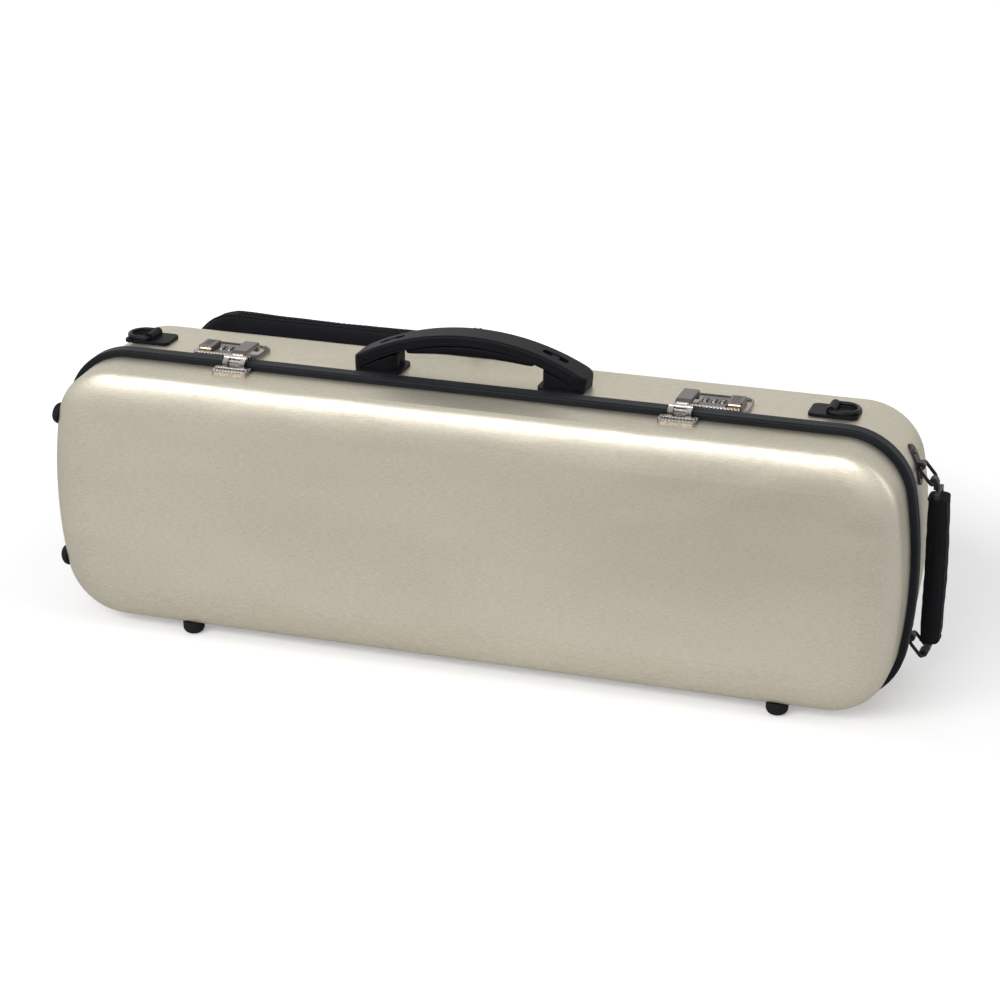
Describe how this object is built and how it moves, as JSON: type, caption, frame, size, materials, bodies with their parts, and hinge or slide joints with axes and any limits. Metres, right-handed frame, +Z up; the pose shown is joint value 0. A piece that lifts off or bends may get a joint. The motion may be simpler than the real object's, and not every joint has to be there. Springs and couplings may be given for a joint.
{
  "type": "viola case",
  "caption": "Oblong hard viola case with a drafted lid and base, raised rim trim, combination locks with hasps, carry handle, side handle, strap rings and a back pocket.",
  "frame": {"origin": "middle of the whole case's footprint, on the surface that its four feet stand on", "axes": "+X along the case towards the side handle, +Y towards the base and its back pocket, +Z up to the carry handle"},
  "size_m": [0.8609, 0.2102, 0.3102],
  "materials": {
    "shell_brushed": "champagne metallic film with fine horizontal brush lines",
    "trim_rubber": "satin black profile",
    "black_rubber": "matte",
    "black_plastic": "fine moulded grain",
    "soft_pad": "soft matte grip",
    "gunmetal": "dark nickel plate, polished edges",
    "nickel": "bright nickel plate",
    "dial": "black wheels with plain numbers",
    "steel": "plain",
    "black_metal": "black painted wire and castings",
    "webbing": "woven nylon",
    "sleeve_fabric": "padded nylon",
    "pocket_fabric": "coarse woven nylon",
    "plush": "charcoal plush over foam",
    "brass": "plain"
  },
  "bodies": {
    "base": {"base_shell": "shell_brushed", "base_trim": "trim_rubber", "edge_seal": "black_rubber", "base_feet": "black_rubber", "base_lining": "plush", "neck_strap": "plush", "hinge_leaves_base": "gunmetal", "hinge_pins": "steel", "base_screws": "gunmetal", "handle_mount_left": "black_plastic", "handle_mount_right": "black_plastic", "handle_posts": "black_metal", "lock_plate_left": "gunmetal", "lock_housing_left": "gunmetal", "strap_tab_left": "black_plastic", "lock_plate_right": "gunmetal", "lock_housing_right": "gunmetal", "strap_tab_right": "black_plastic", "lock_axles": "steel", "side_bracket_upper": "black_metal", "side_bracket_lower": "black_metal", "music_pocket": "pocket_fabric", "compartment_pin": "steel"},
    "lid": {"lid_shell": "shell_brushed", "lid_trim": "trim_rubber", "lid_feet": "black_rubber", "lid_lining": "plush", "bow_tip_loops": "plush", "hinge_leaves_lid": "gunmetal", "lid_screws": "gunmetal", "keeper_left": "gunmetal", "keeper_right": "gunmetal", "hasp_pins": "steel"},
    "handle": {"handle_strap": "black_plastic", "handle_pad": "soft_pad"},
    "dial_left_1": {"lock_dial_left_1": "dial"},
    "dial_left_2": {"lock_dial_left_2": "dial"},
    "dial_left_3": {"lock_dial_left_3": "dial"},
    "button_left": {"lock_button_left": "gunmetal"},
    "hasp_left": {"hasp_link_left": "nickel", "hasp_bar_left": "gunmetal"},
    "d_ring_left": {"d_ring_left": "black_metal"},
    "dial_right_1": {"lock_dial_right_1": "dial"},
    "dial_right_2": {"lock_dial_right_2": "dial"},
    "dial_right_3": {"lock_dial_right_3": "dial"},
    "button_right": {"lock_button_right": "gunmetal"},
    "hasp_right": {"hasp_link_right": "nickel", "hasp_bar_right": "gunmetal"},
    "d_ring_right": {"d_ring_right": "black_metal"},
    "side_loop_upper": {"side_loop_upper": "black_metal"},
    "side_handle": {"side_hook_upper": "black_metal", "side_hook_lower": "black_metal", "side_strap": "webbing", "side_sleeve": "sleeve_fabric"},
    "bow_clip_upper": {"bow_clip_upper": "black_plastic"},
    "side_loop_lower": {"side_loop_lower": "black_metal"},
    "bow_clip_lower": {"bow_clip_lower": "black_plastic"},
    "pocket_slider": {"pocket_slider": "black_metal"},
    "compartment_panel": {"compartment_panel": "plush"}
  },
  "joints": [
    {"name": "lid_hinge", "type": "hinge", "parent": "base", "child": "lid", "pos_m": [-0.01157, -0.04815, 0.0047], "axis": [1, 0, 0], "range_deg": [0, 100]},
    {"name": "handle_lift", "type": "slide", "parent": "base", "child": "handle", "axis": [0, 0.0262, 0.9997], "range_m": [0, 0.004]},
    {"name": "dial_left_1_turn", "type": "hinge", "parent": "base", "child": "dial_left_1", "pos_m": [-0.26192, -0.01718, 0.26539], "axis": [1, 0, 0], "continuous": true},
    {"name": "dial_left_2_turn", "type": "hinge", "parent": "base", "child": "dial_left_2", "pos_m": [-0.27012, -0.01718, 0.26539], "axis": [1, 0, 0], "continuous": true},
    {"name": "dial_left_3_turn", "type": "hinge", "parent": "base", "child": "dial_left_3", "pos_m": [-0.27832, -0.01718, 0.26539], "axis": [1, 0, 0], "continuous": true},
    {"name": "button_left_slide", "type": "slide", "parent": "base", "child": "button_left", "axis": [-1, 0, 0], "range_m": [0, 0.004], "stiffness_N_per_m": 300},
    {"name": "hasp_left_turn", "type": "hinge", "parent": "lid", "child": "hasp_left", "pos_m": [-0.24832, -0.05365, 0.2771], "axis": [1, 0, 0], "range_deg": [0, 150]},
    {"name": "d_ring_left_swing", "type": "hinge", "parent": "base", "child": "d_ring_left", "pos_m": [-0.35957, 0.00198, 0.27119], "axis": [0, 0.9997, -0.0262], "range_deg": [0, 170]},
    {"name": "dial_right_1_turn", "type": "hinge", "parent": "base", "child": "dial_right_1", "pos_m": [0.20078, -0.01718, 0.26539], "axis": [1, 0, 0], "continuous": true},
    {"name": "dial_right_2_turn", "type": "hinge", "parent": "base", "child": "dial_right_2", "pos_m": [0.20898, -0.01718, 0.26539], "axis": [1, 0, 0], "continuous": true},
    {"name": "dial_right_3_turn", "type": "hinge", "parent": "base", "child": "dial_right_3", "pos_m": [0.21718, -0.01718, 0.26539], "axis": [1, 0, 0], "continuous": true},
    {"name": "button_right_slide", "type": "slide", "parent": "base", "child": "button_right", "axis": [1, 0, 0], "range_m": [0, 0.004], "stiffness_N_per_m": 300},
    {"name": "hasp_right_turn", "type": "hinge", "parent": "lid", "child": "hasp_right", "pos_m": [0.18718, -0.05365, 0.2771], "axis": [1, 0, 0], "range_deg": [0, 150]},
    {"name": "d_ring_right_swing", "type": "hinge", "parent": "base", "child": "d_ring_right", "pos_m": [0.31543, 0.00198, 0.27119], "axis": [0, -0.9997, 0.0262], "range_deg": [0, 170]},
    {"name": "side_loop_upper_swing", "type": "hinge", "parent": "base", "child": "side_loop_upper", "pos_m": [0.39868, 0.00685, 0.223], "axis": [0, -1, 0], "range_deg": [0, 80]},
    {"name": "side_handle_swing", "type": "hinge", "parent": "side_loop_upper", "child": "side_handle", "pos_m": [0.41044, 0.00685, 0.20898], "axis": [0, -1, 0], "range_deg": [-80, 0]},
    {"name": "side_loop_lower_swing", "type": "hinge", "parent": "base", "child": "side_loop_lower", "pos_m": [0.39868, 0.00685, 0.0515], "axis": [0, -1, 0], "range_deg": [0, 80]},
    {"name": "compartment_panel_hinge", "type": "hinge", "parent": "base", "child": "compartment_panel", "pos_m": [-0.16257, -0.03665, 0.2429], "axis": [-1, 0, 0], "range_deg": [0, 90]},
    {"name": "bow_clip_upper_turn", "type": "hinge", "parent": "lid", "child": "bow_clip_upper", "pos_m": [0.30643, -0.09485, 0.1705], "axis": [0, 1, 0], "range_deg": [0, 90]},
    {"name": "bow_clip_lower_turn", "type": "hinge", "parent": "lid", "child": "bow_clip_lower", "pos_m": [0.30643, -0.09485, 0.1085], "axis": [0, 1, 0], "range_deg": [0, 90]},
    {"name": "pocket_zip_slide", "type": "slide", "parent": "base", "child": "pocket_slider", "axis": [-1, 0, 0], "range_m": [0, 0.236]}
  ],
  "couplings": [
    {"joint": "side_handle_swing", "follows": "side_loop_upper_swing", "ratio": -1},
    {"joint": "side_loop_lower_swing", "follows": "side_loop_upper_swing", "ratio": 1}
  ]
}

#### WHAT IS REQUIRED
Look through the data above. Find each line with the string "axes" and copy it.

#### FULL SOLUTION
Describe how this object is built and how it moves, as JSON: type, caption, frame, size, materials, bodies with their parts, and hinge or slide joints with axes and any limits. Metres, right-handed frame, +Z up; the pose shown is joint value 0. A piece that lifts off or bends may get a joint. The motion may be simpler than the real object's, and not every joint has to be there. Springs and couplings may be given for a joint.
  "frame": {"origin": "middle of the whole case's footprint, on the surface that its four feet stand on", "axes": "+X along the case towards the side handle, +Y towards the base and its back pocket, +Z up to the carry handle"},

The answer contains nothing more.